Je ne peux non plus dire qu’un mot du collége Tolomei, et de l’institution des Sourds-Muets, fondée en 1825 par le P. Pendola, qui en conserve encore la direction. Les établissements charitables sont nombreux à Sienne ; et je regrette de ne pouvoir décrire le vaste et salubre hôpital, l’hospice pour les convalescents, récente création due à la charité d’un obscur enfant du peuple, et la maison des aliénés, qui sera bientôt l’une des meilleures d’Italie, grâce à la Compagnia dei Disciplinati, qui en est la patronne, et qui, suivant les conseils du directeur prof. Livi, va en accroître les bâtiments, moyennant une dépense qui s’élèvera à près d’un million.

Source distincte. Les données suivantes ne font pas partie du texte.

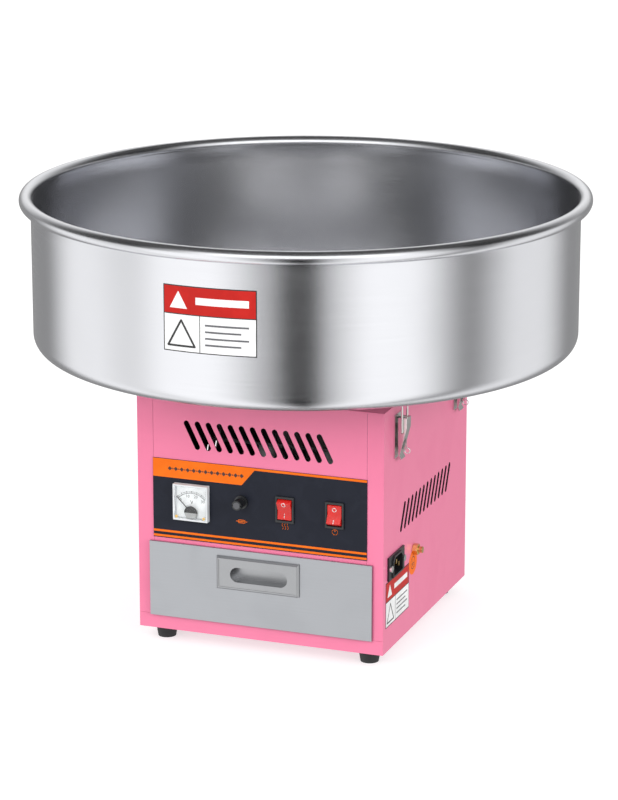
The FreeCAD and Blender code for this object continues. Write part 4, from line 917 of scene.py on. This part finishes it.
def makeFuseCap():
    low, high = size("fuse_cap")
    x, z = (low.x + high.x) / 2, (low.z + high.z) / 2
    radius = (high.x - low.x) / 2
    length = (high.y - low.y) * cap["share"]
    count = cap["knurls"]
    tall, wide = cap["knurl"]
    grown("fuse_cap_ribs", ringOfMarks, frontMatrix(x, -low.y - cap["setBack"] - length / 2, z), "fuse_cap",
          finishes["black_plastic"], "black_plastic", Count=count, Radius=radius * mm, Start=0.0,
          Sweep=2 * math.pi * (1 - 1 / count), Length=tall * mm, Width=wide * mm, Thickness=length * mm)
    prisms("fuse_cap_face", [disc(x, z, radius * cap["face"], 28)], onFront(-low.y - 0.04), "fuse_cap", capFace,
           0.09)


makeSwitchMarks()
makeFuseCap()
print("switch marks and fuse cap made")

# stickers carry plain shapes only; the layout is in shares of a sticker's width and height
sticker = {"thick": 0.12, "print": 0.06, "ink": 0.05, "border": 0.9, "slice": 2.5, "sheetSteps": 24, "smooth": 30}
layout = {
    "sign": 0.17, "signSize": 0.3, "signWide": 1.1, "bar": 0.36, "barEnd": 0.08, "barSize": 0.42,
    "mark": 0.2, "markSize": 0.34, "markWide": 1.12, "markLine": 0.16, "split": 0.4, "splitLine": 0.7,
    "rows": 4, "rowStart": 0.24, "rowSpan": 0.52, "rowGap": 0.06, "rowEnds": (0.16, 0.08), "rowHeight": 0.014,
}
bowlLabel = {"turn": (-8.4, 11.0), "low": 313.5, "header": 346.5, "high": 371.5}
sideLabel = {"y": (-113.0, -48.5), "low": 36.0, "header": 60.0, "high": 78.6}
earthLabel = {"place": (-37.5, 75.5), "radius": 11.3, "thick": 0.1, "sign": 0.04, "ring": 5.6, "line": 0.6,
              "bars": (3.3, 2.1, 0.9), "step": 1.4}


def onBowl(radius):
    def place(a, z, out):
        turn = a / radius
        return Vector(((radius + out) * math.sin(turn), -(radius + out) * math.cos(turn), z)) * mm
    return place


def cutAt(outline, x, keepRight):
    kept = []
    for i, (ax, ay) in enumerate(outline):
        bx, by = outline[(i + 1) % len(outline)]
        if (ax >= x if keepRight else ax <= x):
            kept.append((ax, ay))
        if (ax - x) * (bx - x) < 0:
            kept.append((x, ay + (by - ay) * (x - ax) / (bx - ax)))
    return kept


# outlines cut into narrow strips, so that they can follow the bowl
def sliced(outlines, width):
    slices = []
    for outline in outlines:
        left, right = min(x for x, y in outline), max(x for x, y in outline)
        count = max(1, math.ceil((right - left) / width))
        for i in range(count):
            part = cutAt(outline, left + (right - left) * i / count, True) if i else outline
            part = cutAt(part, left + (right - left) * (i + 1) / count, False) if i < count - 1 else part
            if len(part) > 2:
                slices.append(part)
    return slices


def curvedSheet(name, x0, y0, x1, y1, place, material, thick, lift=0.0):
    shape = bmesh.new()
    count = sticker["sheetSteps"]
    corners = ((y0, lift), (y1, lift), (y1, lift + thick), (y0, lift + thick))
    loops = []
    for i in range(count + 1):
        x = x0 + (x1 - x0) * i / count
        loops.append([shape.verts.new(place(x, y, out)) for y, out in corners])
    for here, there in zip(loops, loops[1:]):
        joinLoops(shape, here, there)
    shape.faces.new(loops[0])
    shape.faces.new(list(reversed(loops[-1])))
    mesh = meshFrom(name, shape)
    smoothByAngle(mesh, sticker["smooth"])
    newPiece(name, mesh, "chassis", material)


# white triangle and bar on the red header
def headerShapes(x0, x1, header, high):
    wide = x1 - x0
    middle, reach = (header + high) / 2, (high - header) * layout["signSize"]
    sign, half, tall = x0 + wide * layout["sign"], reach * layout["signWide"], reach * layout["barSize"]
    triangle = [(sign - half, middle - reach), (sign + half, middle - reach), (sign, middle + reach)]
    return [triangle, bar(x0 + wide * layout["bar"], middle - tall, x1 - wide * layout["barEnd"], middle + tall)]


# outlined triangle on the left of the white field, with a line beside it
def fieldShapes(x0, x1, low, header):
    wide, edge = x1 - x0, sticker["border"]
    level, reach = (low + header) / 2, (header - low) * layout["markSize"]
    mark, split = x0 + wide * layout["mark"], x0 + wide * layout["split"]
    half = reach * layout["markWide"]
    corners = [(mark - half, level - reach), (mark + half, level - reach), (mark, level + reach)]
    line = bar(split, low + edge, split + edge * layout["splitLine"], header - edge / 2)
    return stroke(corners, reach * layout["markLine"], True) + [line]


# grey rows on the right of the field
def rowShapes(x0, x1, low, header, high):
    wide, rows = x1 - x0, layout["rows"]
    left, half = x0 + wide * (layout["split"] + layout["rowGap"]), (high - low) * layout["rowHeight"]
    bars = []
    for i in range(rows):
        z = low + (header - low) * (layout["rowStart"] + layout["rowSpan"] * i / (rows - 1))
        bars.append(bar(left, z - half, x1 - wide * layout["rowEnds"][i % 2], z + half))
    return bars


def makeLabel(name, x0, x1, low, header, high, place):
    edge, thick, coat = sticker["border"], sticker["thick"], sticker["print"]
    inner, outer = x0 + edge, x1 - edge
    curvedSheet(name + "_edge", x0, low, x1, high, place, inkBlack, thick)
    curvedSheet(name + "_header", inner, header + edge / 2, outer, high - edge, place, inkRed, coat, thick)
    curvedSheet(name + "_field", inner, low + edge, outer, header - edge / 2, place, inkWhite, coat, thick)
    for end, outlines, material in (("_white", headerShapes(x0, x1, header, high), inkWhite),
                                    ("_black", fieldShapes(x0, x1, low, header), inkBlack),
                                    ("_grey", rowShapes(x0, x1, low, header, high), inkGrey)):
        prisms(name + end, sliced(outlines, sticker["slice"]), place, "chassis", material,
               sticker["ink"], thick + coat)


def makeEarthLabel(side):
    y, z = earthLabel["place"]
    thick, step = earthLabel["thick"], earthLabel["step"]
    prisms("earth_label", [disc(y, z, earthLabel["radius"], 48)], side, "chassis", inkOrange,
           thick)
    shapes = [bar(y - 0.35, z - 0.5, y + 0.35, z + 3.4)]
    for i, half in enumerate(earthLabel["bars"]):
        top = z - 0.5 - step * i
        shapes.append(bar(y - half, top - step / 2, y + half, top))
    shapes += stroke(arcPoints(y, z - 0.3, earthLabel["ring"], 0, 345, 30), earthLabel["line"], True)
    prisms("earth_sign", shapes, side, "chassis", inkBlack, earthLabel["sign"], thick)


def makeStickers():
    radius = size("bowl")[1].x - bowlShape["wallInset"]
    start, end = (math.radians(turn) * radius for turn in bowlLabel["turn"])
    makeLabel("bowl_label", start, end, bowlLabel["low"], bowlLabel["header"], bowlLabel["high"], onBowl(radius))
    side = onSide(size("right_side_panel")[1].x)
    makeLabel("inlet_label", *sideLabel["y"], sideLabel["low"], sideLabel["header"], sideLabel["high"], side)
    makeEarthLabel(side)


makeStickers()
print("stickers made")

pull = {"inset": 1.5, "width": 1.1, "rise": 0.5, "sunk": 0.02}


def makePullFrame():
    low, high = size("drawer_handle")
    inset, width = pull["inset"], pull["width"]
    left, bottom, right, top = low.x + inset, low.z + inset, high.x - inset, high.z - inset
    sides = [bar(left, bottom, right, bottom + width), bar(left, top - width, right, top),
             bar(left, bottom + width, left + width, top - width),
             bar(right - width, bottom + width, right, top - width)]
    prisms("pull_frame", sides, onFront(-low.y - pull["sunk"]), "drawer", pullSteel, pull["rise"])


# a small wire ring hangs near the tip of each latch lever
latchRing = {"radius": 2.5, "wire": 0.5, "drop": 31, "inset": 1.2, "around": 28, "across": 8}


def makeLatchRing(lever):
    low, high = size(lever)
    side = 1 if high.x > 0 else -1
    x = side * (max(abs(low.x), abs(high.x)) - latchRing["inset"])
    y, z = (low.y + high.y) / 2, high.z - latchRing["drop"]
    wire, around, across = latchRing["wire"], latchRing["around"], latchRing["across"]
    shape = bmesh.new()
    loops = []
    for i in range(around):
        turn = 2 * math.pi * i / around
        loop = []
        for j in range(across):
            lean = 2 * math.pi * j / across
            reach = latchRing["radius"] + wire * math.cos(lean)
            spot = (x + reach * math.cos(turn), y + wire * math.sin(lean), z + reach * math.sin(turn))
            loop.append(shape.verts.new(Vector(spot) * mm))
        loops.append(loop)
    for i in range(around):
        joinLoops(shape, loops[i], loops[(i + 1) % around])
    mesh = meshFrom("ring_" + lever, shape)
    mesh.shade_smooth()
    newPiece("ring_" + lever, mesh, bodyOf[lever], finishes["plated_steel"])


makePullFrame()
for name in levers:
    makeLatchRing(name)
print("pull frame and latch rings made")

floorSheet = {"width": 12, "tone": 0.5, "glow": 0.62, "rough": 0.9, "shine": 0.1}


def makeFloor():
    half = floorSheet["width"] / 2
    mesh = bpy.data.meshes.new("floor")
    mesh.from_pydata([(x, y, 0) for x, y in bar(-half, -half, half, half)], [], [(0, 1, 2, 3)])
    floor = bpy.data.objects.new("floor", mesh)
    scene.collection.objects.link(floor)
    material, _, shader = newMaterial("paleFloor", Roughness=floorSheet["rough"],
                                      Specular_IOR_Level=floorSheet["shine"],
                                      Emission_Strength=floorSheet["glow"])
    shader.inputs["Base Color"].default_value = (*(floorSheet["tone"],) * 3, 1)
    shader.inputs["Emission Color"].default_value = (1, 1, 1, 1)
    mesh.materials.append(material)
    floor.visible_glossy = False
    floor.visible_diffuse = False


makeFloor()
print("floor laid")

Ce qui concerné les arts aurait mérité un plus large développement. Malheureusement, je dois me borner à rappeler en passant : le prof. Giusti, à qui revient en grande partie l’honneur d’avoir fait renaître l’art, essentiellement siennois, de la sculpture sur bois ; l’Académie des beaux-arts et sa galerie, remarquable par sa précieuse collection des primitifs[4] ; et l’atelier de M. Mussini, directeur de l’Académie, qui fait revivre dans ses toiles le sentiment religieux, tendre, et profond, qui inspirait les anciens maîtres de cette noble école[5].

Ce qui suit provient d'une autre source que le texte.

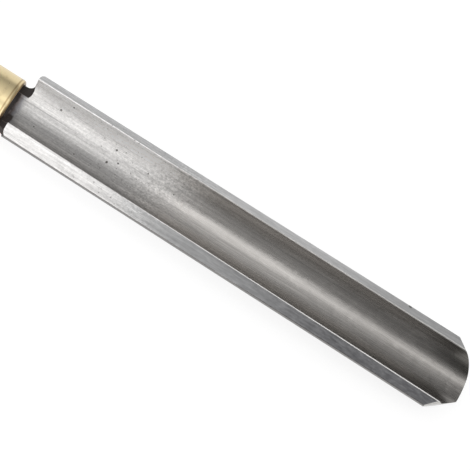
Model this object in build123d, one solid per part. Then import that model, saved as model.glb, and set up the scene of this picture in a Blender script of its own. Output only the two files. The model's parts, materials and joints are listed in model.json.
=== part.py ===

  1. Philippe de Comines, l. 8, c. XIII.
  2. Sienne doit à un moine de Prato la fondation de sa bibliothèque. Ce fut en 1663 que Niccolo Oliva, général des Augustins, mit à la disposition du public les livres de son couvent de Sant’Agostino.
  3. Plus de 3 000 parchemins, dont le plus ancien remonte à l’an 940.
  4. Série chronologique de tableaux qui résume l’histoire de l’école siennoise.
  5. M. Mussini a été nommé, le 10 décembre 1857, membre correspondant de l’Académíe des beaux-arts de l’Institut de France.